Welcome to Writewords. I hope you're going to stay.

rosiebrown at 11:13 on 28 March 2011  Report this post
Thanks for comment, yes that would be much better.

FelixBenson at 13:04 on 28 March 2011  Report this post
Hi Rosie,

Welcome to Writewords.

Well it sounds like you met your husband in an idyllic and romantic place! No wonder you wanted to write about it.

I think the opening line is perfect - it really grabs the reader's attention, and immediately gives the poem a sense of being overseas, and exotic. But it also captures the fact that this poem is about new, eye opening, amazing experiences.
I like these statements which begin each stanza, I think they give the poem a lot of power.
I'd never seen a lemon tree before.
I'd never known a sun so bright
You gave me a world.

I wondered about the last one though.

What do you think about
You gave me this world
. The other statements have a great sense of immediacy about them, and to say you gave me this world, mirrors that immediacy I think. But it's just a suggestion. If it doesn't feel right, just ignore me.

Certainly this sounds like a memorable meeting in a very beautiful place. And that really comes across in the poem.

Cheers, Kirsty

James Graham at 13:53 on 28 March 2011  Report this post
Hi Rosie - Welcome to WW. And what a debut! It can be hard to write a love poem without slipping into flowery, ‘romantic’ language but you’ve written one that comes across as absolutely genuine. A line like

I'd never seen a lemon tree before


is the kind of thing I mean. Simple lines that really resonate.

I don't know where I was before


echoes it and for me is the best line in the poem.

The only word that I feel a little uncomfortable with is ‘sunkissed’. ‘Sunkissed corn’ is surely a bit of a cliche. Something plainer, a more matter-of-fact word such as ‘ripening’, would have more impact, I think. The whole poem is full of the joy of the place and the experience and you don’t need a ‘flowery’ word to embroider it.

A pleasure to read.

James.

rosiebrown at 14:31 on 28 March 2011  Report this post
Thanks all very much for your feedback - James - re sunkissed, I actually thought the very same as you, the thing is I felt myself so 'sunkissed'! as it was the first time I'd been somewhere as far as Greece so wanted to put it in somewhere but I think I'll try and rearrange it in some way.

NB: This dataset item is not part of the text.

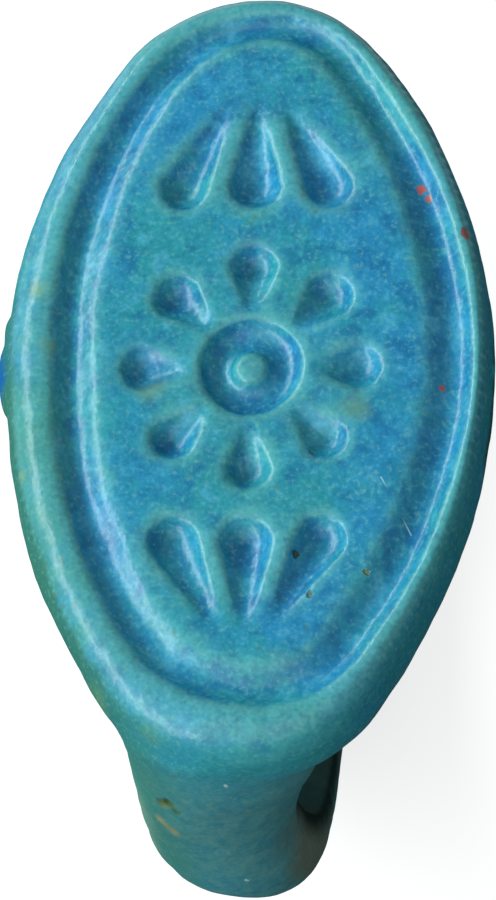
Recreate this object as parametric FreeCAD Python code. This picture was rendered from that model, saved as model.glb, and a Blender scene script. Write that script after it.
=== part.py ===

nickb at 21:12 on 29 March 2011  Report this post
Hi Rosie, not much more to add but really enjoyed it, especially the opening. I agree with Kirsty about the last line though, it feels a bit matter of fact given the wonderful images that preceeded it.

Nick

James Graham at 19:12 on 30 March 2011  Report this post
'I'll try and rearrange it in some way' - yes, of course, but only if you can keep the whole poem intact while changing that little bit. I mean, whatever you do don't spoil it. It's a lovely poem.

Referring to revision in general, not this poem which needs very little if any at all, this is one of the really obvious things I'm in the habit of saying: even if you do quite a drastic revision, the original is still there. If you mess about but finally settle for the original, your revision is still valuable, because it has removed doubts.

James.

rosiebrown at 14:09 on 31 March 2011  Report this post
No ,don't worry, I won't change it much if at all because unlike many of the poems that I've written, it's very dear to me because I was so pleased that I'd got the feelings down in words just as I'd felt them which isn't always easy with emotions. I think cliches can be a difficult one because much as I dislike them, some are so beautiful and describe what you're trying to say!!